The body encoding is canonical CBOR (deterministic per RFC 8949 §4.2.1). The body schema is the variant’s body shape from the axiom-ADT variant catalog.

The storage trait

Backends implement:

pub trait StorageBackend: Send + Sync {
    type Error: std::error::Error + Send + Sync;

    /// Open or create storage for a (tenant, fork). Includes any
    /// per-backend schema migrations.
    fn open(
        &mut self,
        tenant_id: TenantId,
        fork_id: ForkId,
    ) -> Result<(), Self::Error>;

    /// Append one axiom event (assert or retract).
    fn append(&mut self, event: &AxiomEvent) -> Result<TxTime, Self::Error>;

    /// Append a batch of axiom events as one transaction.
    fn append_batch(
        &mut self,
        events: &[AxiomEvent],
    ) -> Result<TxTime, Self::Error>;

    /// Physically erase axiom events for compliance. Capability checked
    /// by the caller; the backend logs to its forget log.
    fn forget(
        &mut self,
        targets: &[AxiomId],
        actor: PrincipalId,
        reason: &str,
    ) -> Result<ForgetReceipt, Self::Error>;

    /// Scan live events of a kind in scope at a bitemporal point.
    /// Returns events with op='+' and (tx_to absent OR tx_to > as_of.tt).
    fn scan_live(
        &self,
        scope: Scope,
        kind: AxiomKind,
        as_of: AsOf,
    ) -> Result<EventCursor<'_>, Self::Error>;

    /// Lookup events by extracted body field. Backends with the right
    /// index serve this in O(log n); others fall back to scan.
    fn lookup_by_field(
        &self,
        scope: Scope,
        kind: AxiomKind,
        field: BodyField,
        value: BodyValue,
        as_of: AsOf,
    ) -> Result<EventCursor<'_>, Self::Error>;

    /// Per-axiom-id history (across retractions / reasserts).
    fn axiom_history(
        &self,
        scope: Scope,
        axiom_id: AxiomId,
    ) -> Result<EventCursor<'_>, Self::Error>;

    /// Apply CQRS projection maintenance after a batch of appends.
    fn maintain_projections(
        &mut self,
        delta: &EventDelta,
    ) -> Result<(), Self::Error>;
}

Scope carries (tenant_id, fork_id, standpoint_id_set, module_id_set). The standpoint_id_set is typically a single standpoint plus its lattice ancestors (pre-computed at compose time, cached in global-control).
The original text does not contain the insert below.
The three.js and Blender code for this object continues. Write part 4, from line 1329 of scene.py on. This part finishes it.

Backends manage their own schema versioning. The schema version is not carried in the .oxbin preamble.

The Postgres backend

The Postgres backend (oxc-storage-pg) materializes the event log as a single canonical axiom_events table plus a set of CQRS projection tables (modules, concepts, relations, meta-axes, standpoints and their ancestry, per-(standpoint, concept) world assumption, forks, and a forget-audit log). The event log is the source of truth; projections are recomputable views maintained incrementally by the Argon runtime calling maintain_projections after each batch (so projection logic stays in Rust and is shared with the in-memory backend) rather than by DB triggers.
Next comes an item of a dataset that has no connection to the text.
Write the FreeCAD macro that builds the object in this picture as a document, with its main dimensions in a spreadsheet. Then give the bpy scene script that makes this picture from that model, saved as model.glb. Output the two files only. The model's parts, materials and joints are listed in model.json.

Body fields are extracted into DB-enforced generated columns (STORED GENERATED ALWAYS AS) via an oxc-pgx pgrx extension that reads canonical CBOR; because deterministic CBOR is byte-deterministic, these extractions cannot drift from the body. Hot-path access patterns — live-in-scope-by-kind, axiom-id history, valid-time and transaction-time ranges, and per-variant / per-relation hot fields — are served by partial, GiST, and BRIN indexes that ox build auto-generates from the declared schema; modelers never write storage indexes by hand.

The concrete Postgres DDL — table definitions, index definitions, the cbor_extract_* extension signatures, and the projection catalog — is an operational artifact of this one backend, not part of the language surface. It is not mechanized (see Mechanization) and lives in the oxc-storage-pg crate. ox kernel init installs the extension and runs migrations.

The Postgres backend crate exists but is not the default runtime path; the in-memory backend is what the runtime exercises by default (see Serving surface).

The in-memory backend

The in-memory backend (oxc-storage-mem) is the live backend — for tests, REPL, and ephemeral runtimes. It implements StorageBackend with BTreeMap-backed indexes plus an interval tree for O(log n) bitemporal range queries, sharing all query and mutation code with the Postgres backend. It is the default for cargo nextest run -j 4 (tests need no Postgres). It has no durability (drops on shutdown), no IAM (trusts the calling process; capability checks pass unconditionally), and no partitioning.

Mechanization

The storage layer is mechanized in Lean at the contract level — abstract over backend, ontology-neutral, axiom-ADT-shaped:

  • Argon/Storage/Trait.lean — abstract StorageBackend signature (no DDL)
  • Argon/Storage/AxiomEvent.lean — the canonical event row shape (@[language_interface])
  • Argon/Storage/AxiomKind.lean — the 26 variants as a Lean inductive (@[language_interface])
  • Argon/Storage/AxiomBody.lean — per-variant body payloads (@[language_interface])
  • Argon/Storage/CatalogProjections.lean — projection shapes

oxc-protocol::storage mirrors the @[language_interface]-tagged inductives; CI fails on drift. The Postgres DDL is not mechanized — it is an operational artifact of the Postgres backend. The trait admits future backends (analytical / RDF-bridge / property-graph / object-store) without changing the canonical axiom_events abstraction; none are standard backends, and none would change the event-log contract above.